* **INSTRUCTIONS FOR THE TASK**:
Give the count of lines containing the string "True", with no other output.

* **DATA EXTRACT**:
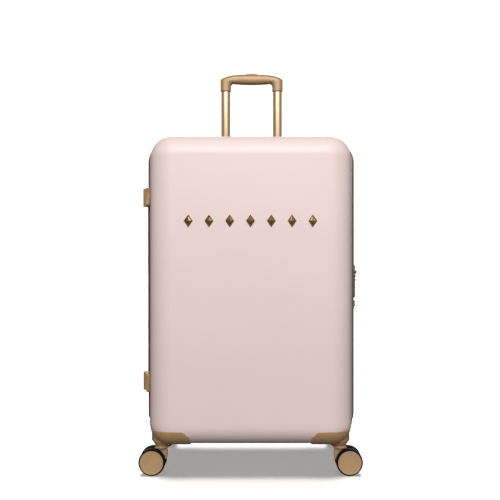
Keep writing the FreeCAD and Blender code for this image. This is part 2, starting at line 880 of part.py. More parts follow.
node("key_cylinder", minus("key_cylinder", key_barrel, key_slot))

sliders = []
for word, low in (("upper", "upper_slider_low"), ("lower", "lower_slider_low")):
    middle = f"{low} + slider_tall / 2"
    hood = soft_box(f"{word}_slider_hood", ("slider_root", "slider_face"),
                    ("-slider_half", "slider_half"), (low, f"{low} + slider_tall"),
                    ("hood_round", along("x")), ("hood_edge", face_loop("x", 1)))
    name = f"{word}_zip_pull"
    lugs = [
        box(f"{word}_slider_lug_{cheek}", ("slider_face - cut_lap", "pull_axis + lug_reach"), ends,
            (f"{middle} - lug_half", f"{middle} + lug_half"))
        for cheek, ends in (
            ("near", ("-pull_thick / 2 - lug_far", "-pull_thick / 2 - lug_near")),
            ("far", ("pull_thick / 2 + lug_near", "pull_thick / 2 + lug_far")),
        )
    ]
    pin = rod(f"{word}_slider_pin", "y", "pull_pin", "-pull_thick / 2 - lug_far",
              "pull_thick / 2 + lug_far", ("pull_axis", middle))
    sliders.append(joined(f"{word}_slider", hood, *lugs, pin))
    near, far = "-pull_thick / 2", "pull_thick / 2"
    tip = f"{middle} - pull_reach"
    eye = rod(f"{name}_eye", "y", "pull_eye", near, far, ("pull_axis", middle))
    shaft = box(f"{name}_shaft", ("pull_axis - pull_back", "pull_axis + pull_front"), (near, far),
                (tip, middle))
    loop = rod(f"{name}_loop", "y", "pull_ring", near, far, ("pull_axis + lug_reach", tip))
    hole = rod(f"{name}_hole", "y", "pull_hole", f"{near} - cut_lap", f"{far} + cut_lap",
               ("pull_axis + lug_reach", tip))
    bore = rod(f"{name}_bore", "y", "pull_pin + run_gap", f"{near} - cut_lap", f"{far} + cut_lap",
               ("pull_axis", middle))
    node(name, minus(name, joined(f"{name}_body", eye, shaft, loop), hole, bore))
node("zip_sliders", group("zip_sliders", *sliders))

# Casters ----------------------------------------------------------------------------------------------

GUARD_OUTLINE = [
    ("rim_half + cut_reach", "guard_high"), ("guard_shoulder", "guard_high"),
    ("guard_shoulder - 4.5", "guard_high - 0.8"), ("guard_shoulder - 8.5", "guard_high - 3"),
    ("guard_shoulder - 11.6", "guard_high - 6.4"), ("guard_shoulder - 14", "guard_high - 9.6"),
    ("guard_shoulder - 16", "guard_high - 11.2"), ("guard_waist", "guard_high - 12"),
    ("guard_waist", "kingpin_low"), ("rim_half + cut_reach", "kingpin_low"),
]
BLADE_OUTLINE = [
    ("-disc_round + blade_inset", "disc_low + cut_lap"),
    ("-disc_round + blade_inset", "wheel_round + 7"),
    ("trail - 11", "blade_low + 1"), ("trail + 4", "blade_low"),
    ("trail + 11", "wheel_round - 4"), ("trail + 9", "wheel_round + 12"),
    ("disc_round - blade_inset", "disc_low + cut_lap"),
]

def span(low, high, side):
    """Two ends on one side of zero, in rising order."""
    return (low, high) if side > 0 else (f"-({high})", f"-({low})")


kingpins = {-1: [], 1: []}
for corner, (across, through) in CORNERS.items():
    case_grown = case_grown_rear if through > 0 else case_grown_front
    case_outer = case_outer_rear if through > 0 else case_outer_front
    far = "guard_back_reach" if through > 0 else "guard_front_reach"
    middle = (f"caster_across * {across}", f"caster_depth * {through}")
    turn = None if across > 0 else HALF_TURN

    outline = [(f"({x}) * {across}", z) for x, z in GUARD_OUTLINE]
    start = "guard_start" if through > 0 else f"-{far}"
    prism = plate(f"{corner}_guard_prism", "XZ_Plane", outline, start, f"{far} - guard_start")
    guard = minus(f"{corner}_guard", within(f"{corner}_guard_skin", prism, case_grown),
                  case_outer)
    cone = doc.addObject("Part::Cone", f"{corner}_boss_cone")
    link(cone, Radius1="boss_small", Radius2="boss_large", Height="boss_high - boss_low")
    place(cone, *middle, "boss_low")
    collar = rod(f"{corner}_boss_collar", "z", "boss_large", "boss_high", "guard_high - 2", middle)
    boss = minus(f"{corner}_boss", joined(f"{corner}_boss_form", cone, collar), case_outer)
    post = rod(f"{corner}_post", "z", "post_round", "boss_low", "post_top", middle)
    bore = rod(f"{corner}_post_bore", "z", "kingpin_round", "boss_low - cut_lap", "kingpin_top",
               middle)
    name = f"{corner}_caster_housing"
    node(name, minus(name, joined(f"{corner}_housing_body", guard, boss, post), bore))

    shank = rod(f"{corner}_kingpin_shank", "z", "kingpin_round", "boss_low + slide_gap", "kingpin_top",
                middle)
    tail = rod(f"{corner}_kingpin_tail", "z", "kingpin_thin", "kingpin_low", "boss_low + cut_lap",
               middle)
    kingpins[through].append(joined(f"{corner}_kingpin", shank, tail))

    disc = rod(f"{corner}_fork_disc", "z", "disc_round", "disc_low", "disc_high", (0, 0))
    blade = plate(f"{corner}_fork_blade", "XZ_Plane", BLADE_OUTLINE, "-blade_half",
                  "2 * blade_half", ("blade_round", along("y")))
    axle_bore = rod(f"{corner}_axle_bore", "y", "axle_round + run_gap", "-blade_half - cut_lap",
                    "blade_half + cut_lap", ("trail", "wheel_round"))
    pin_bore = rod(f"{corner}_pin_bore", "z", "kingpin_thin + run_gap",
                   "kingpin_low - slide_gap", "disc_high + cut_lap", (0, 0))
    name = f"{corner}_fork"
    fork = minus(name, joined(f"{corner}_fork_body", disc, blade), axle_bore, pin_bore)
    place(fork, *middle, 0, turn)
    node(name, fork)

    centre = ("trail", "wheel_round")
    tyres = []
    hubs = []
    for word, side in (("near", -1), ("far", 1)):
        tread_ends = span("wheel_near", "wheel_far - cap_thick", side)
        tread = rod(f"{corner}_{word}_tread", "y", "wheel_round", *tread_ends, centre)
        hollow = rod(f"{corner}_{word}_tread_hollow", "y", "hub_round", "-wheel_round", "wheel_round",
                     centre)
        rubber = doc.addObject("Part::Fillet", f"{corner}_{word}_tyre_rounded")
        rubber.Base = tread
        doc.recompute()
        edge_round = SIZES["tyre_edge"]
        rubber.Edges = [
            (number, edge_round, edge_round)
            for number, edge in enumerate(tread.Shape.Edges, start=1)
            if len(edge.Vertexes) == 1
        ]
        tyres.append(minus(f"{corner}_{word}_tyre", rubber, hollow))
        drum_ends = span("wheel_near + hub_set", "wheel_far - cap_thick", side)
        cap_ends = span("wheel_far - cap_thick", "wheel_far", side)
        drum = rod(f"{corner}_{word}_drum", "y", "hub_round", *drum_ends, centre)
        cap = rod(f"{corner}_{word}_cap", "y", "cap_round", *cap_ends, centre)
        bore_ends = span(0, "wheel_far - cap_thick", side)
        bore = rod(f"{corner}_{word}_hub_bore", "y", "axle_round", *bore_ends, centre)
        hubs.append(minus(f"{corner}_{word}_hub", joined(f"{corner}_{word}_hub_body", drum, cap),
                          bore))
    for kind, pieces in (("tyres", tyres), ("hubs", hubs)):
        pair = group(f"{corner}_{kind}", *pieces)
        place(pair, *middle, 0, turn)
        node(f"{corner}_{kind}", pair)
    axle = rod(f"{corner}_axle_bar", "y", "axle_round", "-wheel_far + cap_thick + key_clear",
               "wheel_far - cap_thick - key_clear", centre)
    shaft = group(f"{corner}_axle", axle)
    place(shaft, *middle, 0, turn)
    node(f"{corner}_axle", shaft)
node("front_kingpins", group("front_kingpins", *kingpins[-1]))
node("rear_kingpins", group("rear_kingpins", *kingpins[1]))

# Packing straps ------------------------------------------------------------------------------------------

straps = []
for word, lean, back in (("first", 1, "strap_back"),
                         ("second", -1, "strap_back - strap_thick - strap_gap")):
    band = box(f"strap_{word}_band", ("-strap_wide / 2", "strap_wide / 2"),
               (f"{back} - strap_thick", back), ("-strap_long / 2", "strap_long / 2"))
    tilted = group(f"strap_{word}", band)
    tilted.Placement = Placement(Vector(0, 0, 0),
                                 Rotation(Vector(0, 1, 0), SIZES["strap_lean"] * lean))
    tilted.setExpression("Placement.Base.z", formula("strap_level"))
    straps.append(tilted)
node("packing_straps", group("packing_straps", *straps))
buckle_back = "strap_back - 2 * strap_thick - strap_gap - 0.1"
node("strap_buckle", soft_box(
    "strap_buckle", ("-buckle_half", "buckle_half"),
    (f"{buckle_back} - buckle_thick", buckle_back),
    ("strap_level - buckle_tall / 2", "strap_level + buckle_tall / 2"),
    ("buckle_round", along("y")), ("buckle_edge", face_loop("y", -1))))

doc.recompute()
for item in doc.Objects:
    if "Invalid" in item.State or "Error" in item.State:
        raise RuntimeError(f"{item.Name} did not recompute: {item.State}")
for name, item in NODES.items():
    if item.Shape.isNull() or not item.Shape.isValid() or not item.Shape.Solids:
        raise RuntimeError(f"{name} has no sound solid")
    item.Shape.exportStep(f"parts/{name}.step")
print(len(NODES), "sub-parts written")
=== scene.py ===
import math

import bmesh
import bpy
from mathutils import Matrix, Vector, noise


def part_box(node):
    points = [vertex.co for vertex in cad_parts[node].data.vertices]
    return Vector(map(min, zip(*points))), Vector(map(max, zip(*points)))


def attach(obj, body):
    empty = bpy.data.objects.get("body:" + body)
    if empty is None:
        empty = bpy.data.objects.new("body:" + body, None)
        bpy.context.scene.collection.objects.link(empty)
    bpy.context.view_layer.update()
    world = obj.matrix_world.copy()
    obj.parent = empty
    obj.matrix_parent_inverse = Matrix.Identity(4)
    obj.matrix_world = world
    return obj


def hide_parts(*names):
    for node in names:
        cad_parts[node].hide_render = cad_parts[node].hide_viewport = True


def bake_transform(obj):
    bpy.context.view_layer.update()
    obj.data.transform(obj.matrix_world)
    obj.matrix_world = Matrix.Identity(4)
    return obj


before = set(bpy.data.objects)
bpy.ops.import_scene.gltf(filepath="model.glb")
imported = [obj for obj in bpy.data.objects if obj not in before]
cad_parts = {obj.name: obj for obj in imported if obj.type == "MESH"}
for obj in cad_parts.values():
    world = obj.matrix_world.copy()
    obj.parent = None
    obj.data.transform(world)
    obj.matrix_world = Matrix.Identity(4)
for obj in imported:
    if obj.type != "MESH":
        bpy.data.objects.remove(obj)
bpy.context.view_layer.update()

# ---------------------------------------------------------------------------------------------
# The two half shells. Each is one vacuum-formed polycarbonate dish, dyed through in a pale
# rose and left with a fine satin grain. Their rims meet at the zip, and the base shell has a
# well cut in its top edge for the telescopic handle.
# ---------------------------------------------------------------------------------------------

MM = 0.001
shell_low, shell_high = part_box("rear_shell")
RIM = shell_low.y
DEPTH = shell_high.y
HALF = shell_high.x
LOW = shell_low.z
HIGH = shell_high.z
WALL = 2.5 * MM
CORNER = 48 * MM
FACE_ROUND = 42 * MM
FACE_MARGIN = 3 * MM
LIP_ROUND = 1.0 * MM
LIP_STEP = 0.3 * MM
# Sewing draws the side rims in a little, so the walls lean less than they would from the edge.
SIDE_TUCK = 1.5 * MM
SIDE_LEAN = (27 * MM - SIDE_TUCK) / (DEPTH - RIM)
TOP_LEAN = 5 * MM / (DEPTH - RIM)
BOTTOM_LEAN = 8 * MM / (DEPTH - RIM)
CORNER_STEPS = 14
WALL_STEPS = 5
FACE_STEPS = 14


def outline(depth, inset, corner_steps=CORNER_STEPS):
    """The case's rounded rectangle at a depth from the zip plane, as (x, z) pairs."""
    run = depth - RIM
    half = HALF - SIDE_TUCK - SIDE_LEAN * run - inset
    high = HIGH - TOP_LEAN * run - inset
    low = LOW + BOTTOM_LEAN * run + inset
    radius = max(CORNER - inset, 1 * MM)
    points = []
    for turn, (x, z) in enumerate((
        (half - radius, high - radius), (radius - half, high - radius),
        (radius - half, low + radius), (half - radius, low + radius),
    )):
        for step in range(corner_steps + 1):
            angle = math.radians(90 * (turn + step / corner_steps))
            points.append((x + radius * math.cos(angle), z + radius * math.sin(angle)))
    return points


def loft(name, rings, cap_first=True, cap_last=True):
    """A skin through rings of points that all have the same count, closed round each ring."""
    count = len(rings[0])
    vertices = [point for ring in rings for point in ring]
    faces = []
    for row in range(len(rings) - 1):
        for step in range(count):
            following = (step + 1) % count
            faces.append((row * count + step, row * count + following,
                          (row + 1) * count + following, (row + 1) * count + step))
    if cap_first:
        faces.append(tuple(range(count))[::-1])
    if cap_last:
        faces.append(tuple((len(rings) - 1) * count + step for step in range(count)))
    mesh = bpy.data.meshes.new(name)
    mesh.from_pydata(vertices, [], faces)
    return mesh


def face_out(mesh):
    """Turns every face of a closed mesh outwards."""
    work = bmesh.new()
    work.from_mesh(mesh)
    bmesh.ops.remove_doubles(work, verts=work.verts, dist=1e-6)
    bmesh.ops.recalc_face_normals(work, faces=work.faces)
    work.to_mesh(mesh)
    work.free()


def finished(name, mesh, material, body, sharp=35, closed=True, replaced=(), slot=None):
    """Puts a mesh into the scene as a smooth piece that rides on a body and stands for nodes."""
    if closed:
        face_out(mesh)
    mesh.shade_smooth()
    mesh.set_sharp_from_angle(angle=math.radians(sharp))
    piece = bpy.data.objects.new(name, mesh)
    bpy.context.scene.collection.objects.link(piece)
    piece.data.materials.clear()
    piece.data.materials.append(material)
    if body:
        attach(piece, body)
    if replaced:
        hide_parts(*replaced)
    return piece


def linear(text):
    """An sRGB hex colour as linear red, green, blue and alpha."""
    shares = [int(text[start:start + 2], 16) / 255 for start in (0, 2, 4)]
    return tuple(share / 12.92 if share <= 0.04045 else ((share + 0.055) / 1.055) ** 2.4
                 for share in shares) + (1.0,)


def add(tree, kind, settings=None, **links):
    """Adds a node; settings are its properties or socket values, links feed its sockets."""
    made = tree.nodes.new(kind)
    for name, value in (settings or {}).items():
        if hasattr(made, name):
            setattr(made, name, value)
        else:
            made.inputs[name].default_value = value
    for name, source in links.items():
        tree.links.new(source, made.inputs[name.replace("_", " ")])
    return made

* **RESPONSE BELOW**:
3